63 S.W. 331 | Tex. Crim. App. | 1901
Appellant was convicted of murder in the second degree, and his punishment assessed at seventy-five years confinement in the State penitentiary; hence this appeal.
The first two bills of exception propose to call in question the action of the court in admitting, as part of the dying declaration, certain statements of the deceased in regard to the location of certain wire fences and brickyards as being near the scene of the homicide. An examination of these bills show they are not sufficient to raise the question as to whether or not said testimony was admissible as part of deceased's dying declaration for the reason that the bills do not set out the entire dying declaration so that the connection in which said testimony occurs may be seen. Edens v. State,
The third bill of exceptions also refers to a part of deceased's dying declaration, but is equally as defective as are the first two bills, in that it fails to set out the full declaration. The ground of objection urged to the testimony is not a certificate by the judge that the facts were true. The bill shows that the district attorney asked the witness Bryant (who was proving up the dying declaration) the following question: "Did Jose Alvarez [deceased] say anything about what defendant was doing at the time he shot him?" to which witness answered, "He said they were skinning or killing a beef." This was objected to by appellant *54 on the ground that it related to another and different fact, and was no part of the act of shooting of said Alvarez by defendant.
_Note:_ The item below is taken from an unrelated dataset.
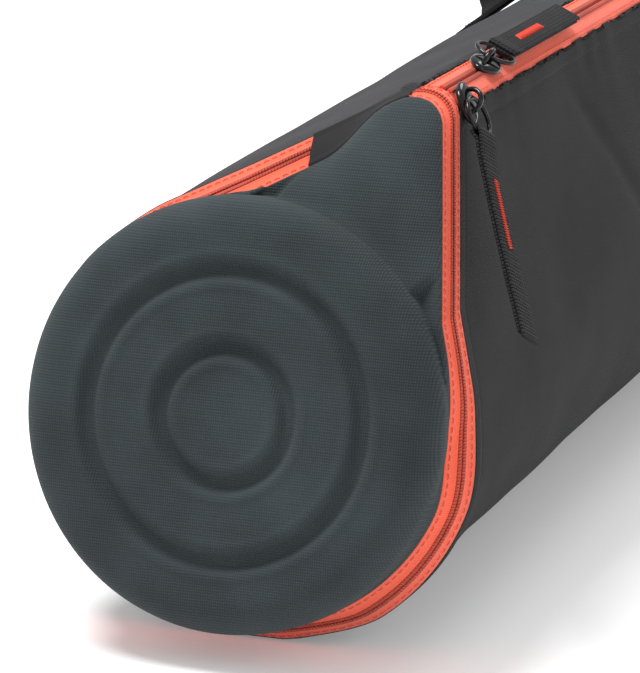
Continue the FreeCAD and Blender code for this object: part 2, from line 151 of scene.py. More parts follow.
GUSSET_END, CORNER = share_of_angle(83.0), -0.03     # the mouth zip runs round between these


def flare(share, offset):
    """How far the mouth band draws in towards the cap, in mm: it faces forward as well as outward."""
    if offset >= 20:
        return 0.0
    point, out, _ = mouth_point(share, 20)
    round_part = smooth(0.30, 0.46, abs(share + 2.0 if share < -1.0 else share))
    steep = 0.27 + 0.42 * max(-out.z, 0.0) ** 1.5 + 0.12 * max(-out.x, 0.0)
    top = 0.45 * smooth(0.05, 0.14, -(share if share >= -1 else share + 2)) * (1 - round_part)
    return (20 - offset) * (steep * round_part + top + 0.05)


def mouth_swell(station, share, out):
    """The soft rim stands a little proud of its form round the sides of the mouth, not on the belly."""
    round_part = smooth(0.40, 0.52, abs(share + 2.0 if share < -1.0 else share))
    return 3.8 * round_part * smooth(-0.99, -0.8, out.z) * math.exp(-(max(station, 0) / 48) ** 2)


def band_point(share, offset):
    """A point of the drawn-in band, its normal and its station."""
    point, out, station = mouth_point(share, offset)
    tilt = 0.5 * flare(share, 10) / 10
    normal = (out + Vector((0, -tilt, 0))).normalized()
    return point - out * (flare(share, offset) - mouth_swell(station, share, out)), normal, station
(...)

In our opinion, it was intimately involved in the act of shooting. It was a part of the res gestae of the homicide, and showed the immediate cause therefor; that is, it showed that just before the shooting deceased came upon appellant and others, who were skinning a beef, which they had evidently stolen from him or some one else; and on this account appellant shot him. This was a part of the res gestae of the transaction, and, if deceased had been present, he could have testified thereto. We have carefully examined the record, and, in our opinion, the evidence amply supports the verdict, and the judgment is affirmed.
Affirmed.
[Note. — Appellant's motion for rehearing was overruled without a written opinion. — Reporter.]